(Scripts that build objects)

********

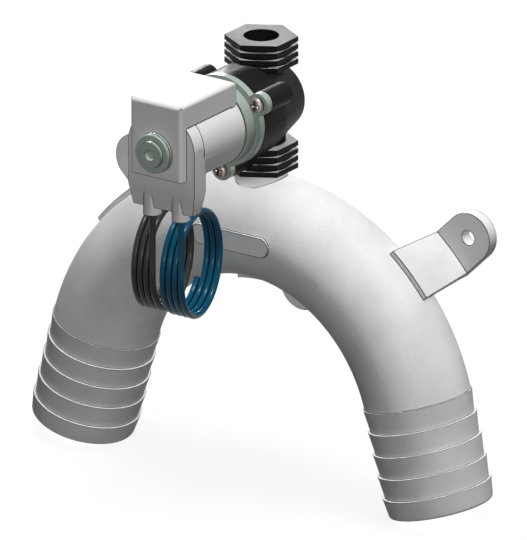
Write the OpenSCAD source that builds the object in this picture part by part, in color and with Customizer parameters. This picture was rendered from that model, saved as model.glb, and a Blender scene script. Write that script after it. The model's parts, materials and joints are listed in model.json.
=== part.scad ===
// Vented hose loop with a vacuum solenoid valve on its crown, in millimetres, +Z up.
// The origin lies on the wall, midway between the two upper fixing holes, and the loop stands off towards -Y.

/* [Loop] */
// Radius of the bend's centreline
bend_r = 70; // [66:1:90]
// Outside diameter of the loop's tube
tube_od = 38.7; // [36:0.1:42]
// Bore of the loop and of the hose tails
tube_bore = 33; // [28:0.5:34]
// Half of the angle that the bend turns through
bend_half = 75; // [65:1:85]
// Distance from the wall to the plane of the loop
wall_gap = 29.7; // [28:0.1:40]

/* [Hose tails] */
// Number of barbs on each tail
barb_count = 5; // [3:1:7]
// Distance from one barb to the next
barb_pitch = 8.2; // [6:0.1:10]
// Diameter at the crest of a barb
barb_d = 39.65; // [39:0.05:43]
// Diameter where the tail runs out under a barb
root_d = 37.8; // [36.5:0.1:38.6]
// Depth of the spigot that is welded into the bend
spigot_depth = 6; // [3:0.5:7]
// Wall of the spigot
spigot_wall = 1.3; // [1:0.1:1.6]

/* [Fixing lugs] */
// Distance between the two upper fixing holes
hole_pitch = 144; // [140:1:180]
// Diameter of a fixing hole
hole_d = 5.3; // [3:0.1:7]
// Angle of an upper lug from the crown
lug_angle = 45; // [40:1:50]
// Width of a lug's strip at its front edge
strip_front_w = 20.6; // [16:0.2:26]
// Distance that a strip reaches in front of the loop's plane
strip_reach = 0; // [-2:0.5:4]
// Height of an upper strip above the tube at its front edge
strip_rise = 2; // [1.5:0.1:3]
// Height that a strip gains on its way back to the wall
strip_draft = 1.36; // [0:0.02:2]
// Thickness of a strip
strip_t = 4.5; // [4:0.1:6]
// Thickness of a lug's ear
ear_t = 4.6; // [3:0.1:7]
// Radius of an ear's round end
ear_r = 9.2; // [7:0.1:11]
// Distance from the tube's inner side down to the lower fixing hole
lower_hole_drop = 11.95; // [10:0.1:16]

/* [Crown boss] */
// Diameter of the boss under the valve
boss_d = 18.3; // [16:0.1:20]
// Height of the boss above the crown
boss_rise = 2.05; // [1:0.05:6]
// Diameter of the nipple that the valve screws on
nipple_d = 12.6; // [12:0.05:12.7]
// Height of the nipple above the boss
nipple_h = 9; // [6:0.5:10]
// Diameter of the air hole through the nipple
air_hole_d = 6.4; // [3:0.1:7]
// Length of the plain pad on the front of the crown
pad_w = 33.2; // [25:0.1:40]
// Height of the pad
pad_h = 7.35; // [5:0.1:10]
// Height of the pad above the tube
pad_rise = 0.6; // [0.4:0.1:1.5]

/* [Valve body] */
// Height of the valve from port face to port face
valve_h = 49.6; // [48:0.1:56]
// Radius of the body's barrel
barrel_r = 16.9; // [16.5:0.1:18]
// Distance from the port axis to the barrel's front
barrel_front = 21.8; // [21:0.1:24]
// Length of the barrel
barrel_len = 12.5; // [10:0.1:13]
// Radius at the back of the body's cone
cone_back_r = 12.45; // [10:0.1:14]
// Distance from the port axis to the back of the cone
cone_back = 9.2; // [8:0.1:11]
// Radius of a port's hexagon over its corners
hex_r = 13.2; // [12.5:0.1:15]
// Thickness of one plate of a port's hexagon
plate_t = 1.9; // [1.2:0.1:2.2]
// Distance from one plate to the next
plate_pitch = 2.8; // [2.5:0.1:3.2]
// Number of plates on a port
plate_count = 4; // [3:1:4]
// Radius of the round core between the plates
port_core_r = 11; // [9.5:0.1:11.4]
// Radius of the neck between a port's plates and the body
port_neck_r = 8.8; // [8.4:0.1:11]
// Diameter of a port's bore
port_d = 12.8; // [12.8:0.05:13.4]
// Depth of a port's bore
port_depth = 11; // [10.5:0.1:12]
// Radius of the circle that the cover screws lie on
screw_circle_r = 18.4; // [17.9:0.1:19.5]
// Radius of a screw boss
screw_boss_r = 4.1; // [3.5:0.05:4.5]

/* [Diaphragm and plunger] */
// Travel of the plunger
plunger_stroke = 2.4; // [1.6:0.1:2.4]
// Travel of the diaphragm for each millimetre of the plunger
lift_ratio = 0.75; // [0.7:0.01:0.75]
// Radius of the valve seat's hole
seat_bore_r = 3.5; // [3.3:0.1:4]
// Outside radius of the diaphragm
diaphragm_r = 14.6; // [14.2:0.1:15]
// Radius of the plunger
plunger_r = 4; // [3.8:0.05:4.2]
// Length of the plunger
plunger_len = 24; // [22:0.5:26]
// Running clearance round the plunger and under the coil
running_gap = 0.08; // [0.04:0.01:0.1]

/* [Cover] */
// Thickness of the cover's flange
flange_t = 3.2; // [2.5:0.1:4]
// Radius of the cover's collar
collar_r = 14.9; // [14:0.1:15.5]
// Length of the cover's collar
collar_len = 5.1; // [5:0.1:7]
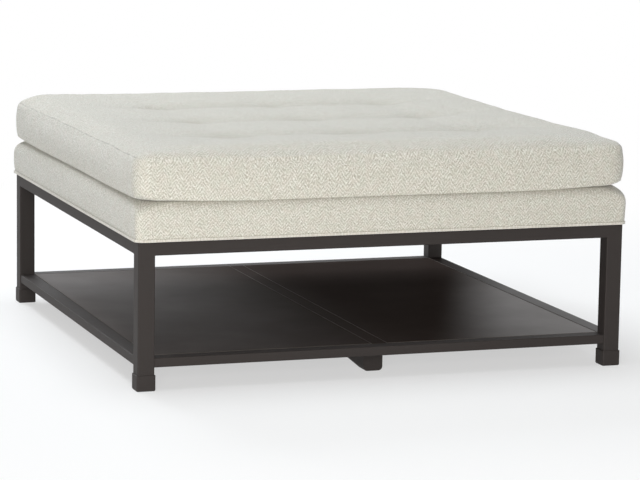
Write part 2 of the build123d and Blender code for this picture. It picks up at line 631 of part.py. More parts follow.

********

▶ **GIVEN REQUEST**
Each line of the listing should be copied exactly.

▶ **ANSWER TO THE PROBLEM**
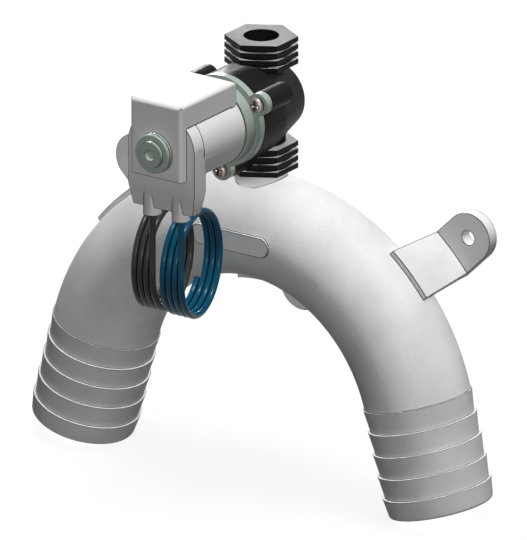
Write the OpenSCAD source that builds the object in this picture part by part, in color and with Customizer parameters. This picture was rendered from that model, saved as model.glb, and a Blender scene script. Write that script after it. The model's parts, materials and joints are listed in model.json.
=== part.scad ===
// Vented hose loop with a vacuum solenoid valve on its crown, in millimetres, +Z up.
// The origin lies on the wall, midway between the two upper fixing holes, and the loop stands off towards -Y.

/* [Loop] */
// Radius of the bend's centreline
bend_r = 70; // [66:1:90]
// Outside diameter of the loop's tube
tube_od = 38.7; // [36:0.1:42]
// Bore of the loop and of the hose tails
tube_bore = 33; // [28:0.5:34]
// Half of the angle that the bend turns through
bend_half = 75; // [65:1:85]
// Distance from the wall to the plane of the loop
wall_gap = 29.7; // [28:0.1:40]

/* [Hose tails] */
// Number of barbs on each tail
barb_count = 5; // [3:1:7]
// Distance from one barb to the next
barb_pitch = 8.2; // [6:0.1:10]
// Diameter at the crest of a barb
barb_d = 39.65; // [39:0.05:43]
// Diameter where the tail runs out under a barb
root_d = 37.8; // [36.5:0.1:38.6]
// Depth of the spigot that is welded into the bend
spigot_depth = 6; // [3:0.5:7]
// Wall of the spigot
spigot_wall = 1.3; // [1:0.1:1.6]

/* [Fixing lugs] */
// Distance between the two upper fixing holes
hole_pitch = 144; // [140:1:180]
// Diameter of a fixing hole
hole_d = 5.3; // [3:0.1:7]
// Angle of an upper lug from the crown
lug_angle = 45; // [40:1:50]
// Width of a lug's strip at its front edge
strip_front_w = 20.6; // [16:0.2:26]
// Distance that a strip reaches in front of the loop's plane
strip_reach = 0; // [-2:0.5:4]
// Height of an upper strip above the tube at its front edge
strip_rise = 2; // [1.5:0.1:3]
// Height that a strip gains on its way back to the wall
strip_draft = 1.36; // [0:0.02:2]
// Thickness of a strip
strip_t = 4.5; // [4:0.1:6]
// Thickness of a lug's ear
ear_t = 4.6; // [3:0.1:7]
// Radius of an ear's round end
ear_r = 9.2; // [7:0.1:11]
// Distance from the tube's inner side down to the lower fixing hole
lower_hole_drop = 11.95; // [10:0.1:16]

/* [Crown boss] */
// Diameter of the boss under the valve
boss_d = 18.3; // [16:0.1:20]
// Height of the boss above the crown
boss_rise = 2.05; // [1:0.05:6]
// Diameter of the nipple that the valve screws on
nipple_d = 12.6; // [12:0.05:12.7]
// Height of the nipple above the boss
nipple_h = 9; // [6:0.5:10]
// Diameter of the air hole through the nipple
air_hole_d = 6.4; // [3:0.1:7]
// Length of the plain pad on the front of the crown
pad_w = 33.2; // [25:0.1:40]
// Height of the pad
pad_h = 7.35; // [5:0.1:10]
// Height of the pad above the tube
pad_rise = 0.6; // [0.4:0.1:1.5]

/* [Valve body] */
// Height of the valve from port face to port face
valve_h = 49.6; // [48:0.1:56]
// Radius of the body's barrel
barrel_r = 16.9; // [16.5:0.1:18]
// Distance from the port axis to the barrel's front
barrel_front = 21.8; // [21:0.1:24]
// Length of the barrel
barrel_len = 12.5; // [10:0.1:13]
// Radius at the back of the body's cone
cone_back_r = 12.45; // [10:0.1:14]
// Distance from the port axis to the back of the cone
cone_back = 9.2; // [8:0.1:11]
// Radius of a port's hexagon over its corners
hex_r = 13.2; // [12.5:0.1:15]
// Thickness of one plate of a port's hexagon
plate_t = 1.9; // [1.2:0.1:2.2]
// Distance from one plate to the next
plate_pitch = 2.8; // [2.5:0.1:3.2]
// Number of plates on a port
plate_count = 4; // [3:1:4]
// Radius of the round core between the plates
port_core_r = 11; // [9.5:0.1:11.4]
// Radius of the neck between a port's plates and the body
port_neck_r = 8.8; // [8.4:0.1:11]
// Diameter of a port's bore
port_d = 12.8; // [12.8:0.05:13.4]
// Depth of a port's bore
port_depth = 11; // [10.5:0.1:12]
// Radius of the circle that the cover screws lie on
screw_circle_r = 18.4; // [17.9:0.1:19.5]
// Radius of a screw boss
screw_boss_r = 4.1; // [3.5:0.05:4.5]

/* [Diaphragm and plunger] */
// Travel of the plunger
plunger_stroke = 2.4; // [1.6:0.1:2.4]
// Travel of the diaphragm for each millimetre of the plunger
lift_ratio = 0.75; // [0.7:0.01:0.75]
// Radius of the valve seat's hole
seat_bore_r = 3.5; // [3.3:0.1:4]
// Outside radius of the diaphragm
diaphragm_r = 14.6; // [14.2:0.1:15]
// Radius of the plunger
plunger_r = 4; // [3.8:0.05:4.2]
// Length of the plunger
plunger_len = 24; // [22:0.5:26]
// Running clearance round the plunger and under the coil
running_gap = 0.08; // [0.04:0.01:0.1]

/* [Cover] */
// Thickness of the cover's flange
flange_t = 3.2; // [2.5:0.1:4]
// Radius of the cover's collar
collar_r = 14.9; // [14:0.1:15.5]
// Length of the cover's collar
collar_len = 5.1; // [5:0.1:7]
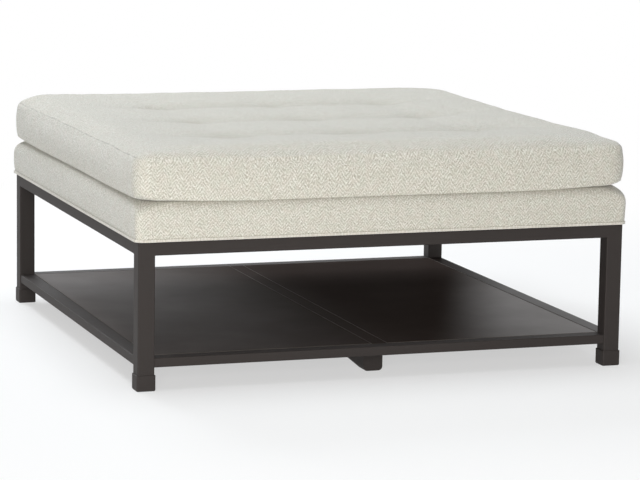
Write part 2 of the build123d and Blender code for this picture. It picks up at line 631 of part.py. More parts follow.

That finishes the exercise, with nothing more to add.